Fair question, I thought. Glad I didn’t say I was going to Happy Hour.

“Well,” I told her, trying to figure out how to explain it, “Writing Group is when I get together with friends that like to write stories and we talk about them.”

“Do you write stories?”

“Yes,” I said, realizing that occasionally I do.

“Do you write stories for kids?”

“Well, not really, Kiddo. I’ve thought about it, but I haven’t.”

“Oh.”

She’s quiet and I turn onto Minnehaha Avenue from her school’s parking lot.

“Kiddo, would you want me to write a story for kids.”

“Yeah…”

“What do you think I should write about?”

This is where I got excited. Actually, the whole conversation was exciting, but I never expected a writing prompt from my 4.5YO.

And after some hesitation, she started.

“Um, Mommy?”

“Yes, babe?”

“I think you should write a story about Ariel. The mermaid.”

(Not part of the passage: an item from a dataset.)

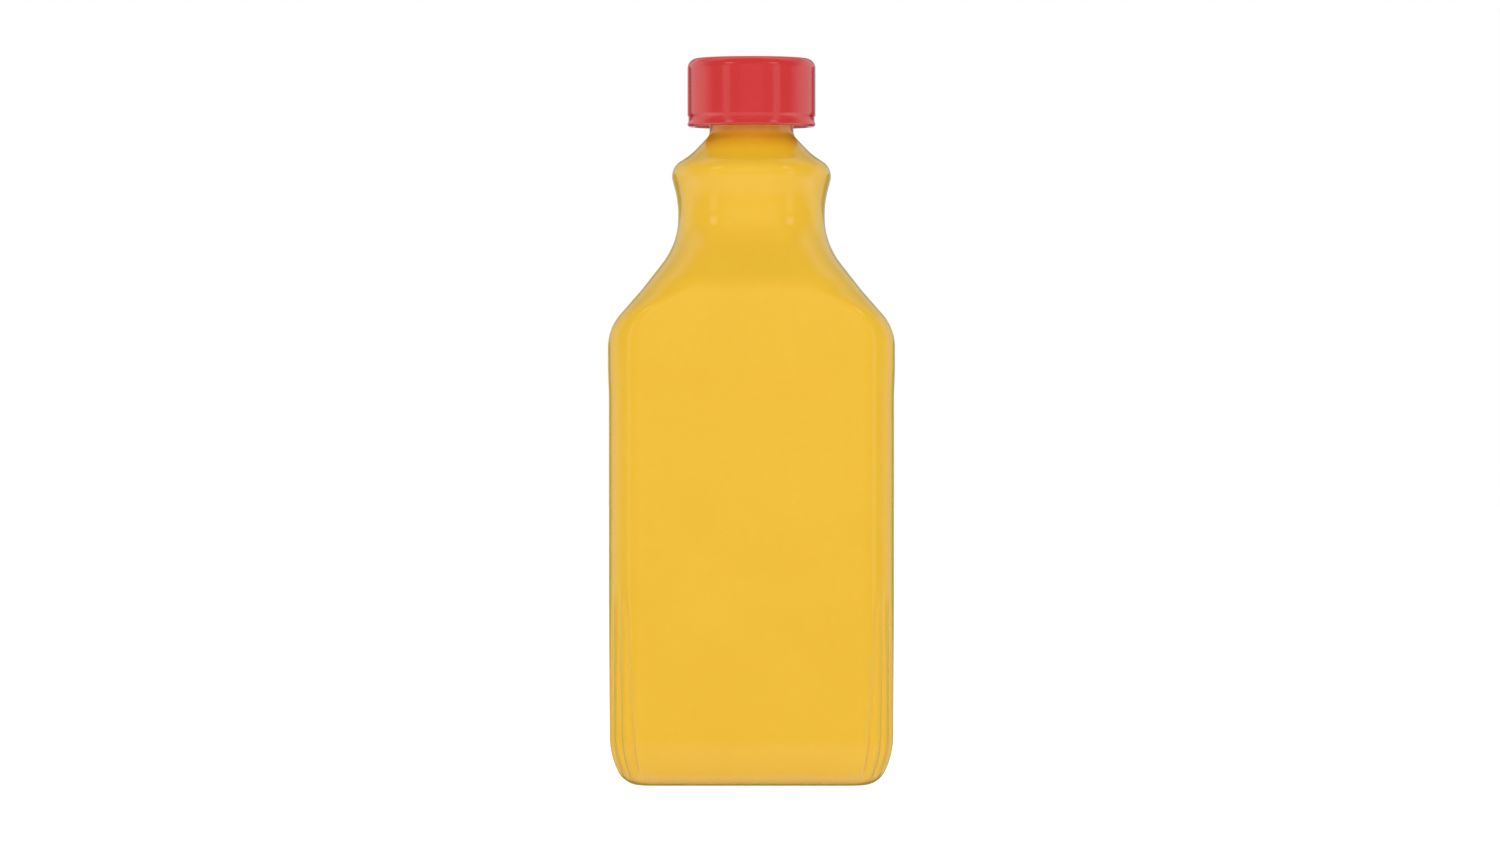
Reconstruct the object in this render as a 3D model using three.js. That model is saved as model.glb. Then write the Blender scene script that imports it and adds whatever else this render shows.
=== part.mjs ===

I smile broadly, but keep quiet.

“And My Little Pony. Ariel and My Little Pony. Can you write a story about that?”

I quietly chuckle.

Of course. Her two favorite characters of the week. A Disney mermaid (Hey, if she had to go Disney, I’m glad she went with the one that can swim.) and a group of Ponies that I know nothing about, but I’m learning quickly.

“Yes, kiddo, I can write a story about Arial and the Ponies.”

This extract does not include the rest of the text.